If I am evaluating a published game or a Kickstarter project, I need to be smart about it to avoid disappointment. Sure, I should consider the track record (or lack thereof) of the designer and the publisher and if both are first-timers (or the same first-timer) I should be extra diligent in my review. However, the length of their published games list is not the only evaluation criteria and not a reason to assume that the product is bad. Personally, I am more critical in my review of a first-time publisher than a first-time designer. Some questions I might ask in any buying or funding decision (not a comprehensive list):
- Is the designer one whose efforts I usually like or is it someone new to me?
- Is the publisher one whose efforts I usually like or is it someone new to me?
- Has a reviewer whose opinion often mirrors my own done a full review of the game/project?
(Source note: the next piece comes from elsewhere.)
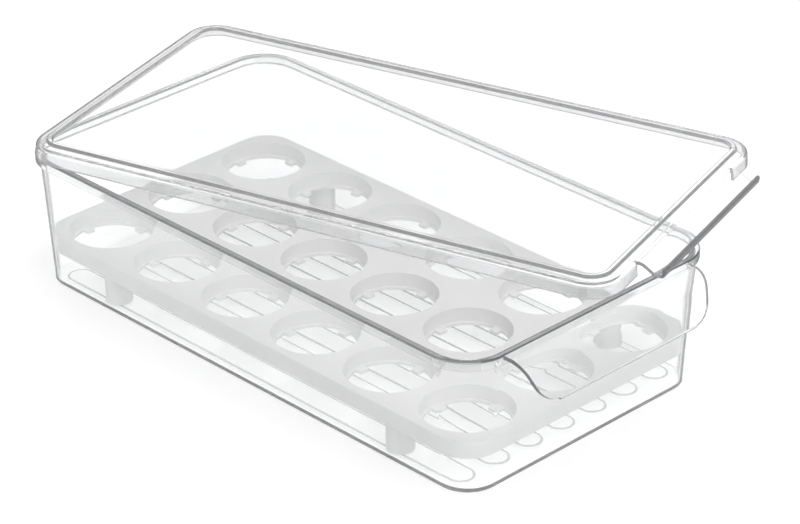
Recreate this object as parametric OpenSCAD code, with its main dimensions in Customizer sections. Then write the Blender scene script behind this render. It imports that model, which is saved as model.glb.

- Have I read and evaluated the rules?
- Have I looked at and evaluated the components (conceptual, though they may be)?
- Has the game been adequately playtested? What is the evidence of that?
- Is there a PnP version available? Even if I don’t intend to build it, I can look at it, review comments of others who have, etc.
Certainly, my decision process will be easier if I have grown to trust the designer and publisher to be right in my wheelhouse – my experience is that they reliably deliver a product that I like. Ultimately I have only myself to blame for disappointment if I rely on pedigree than on specific proof. As an owner of both pedigree and grade horses (and dogs), I stick to the American western slang phrase, “Purty is what purty does,” that is, evaluate the horse, not the papers or appearance.
Staying positive, I have a few questions. What first-time games, designers, or publishers have impressed you? What caused or convinced you to risk your investment on them and would you follow the same process today?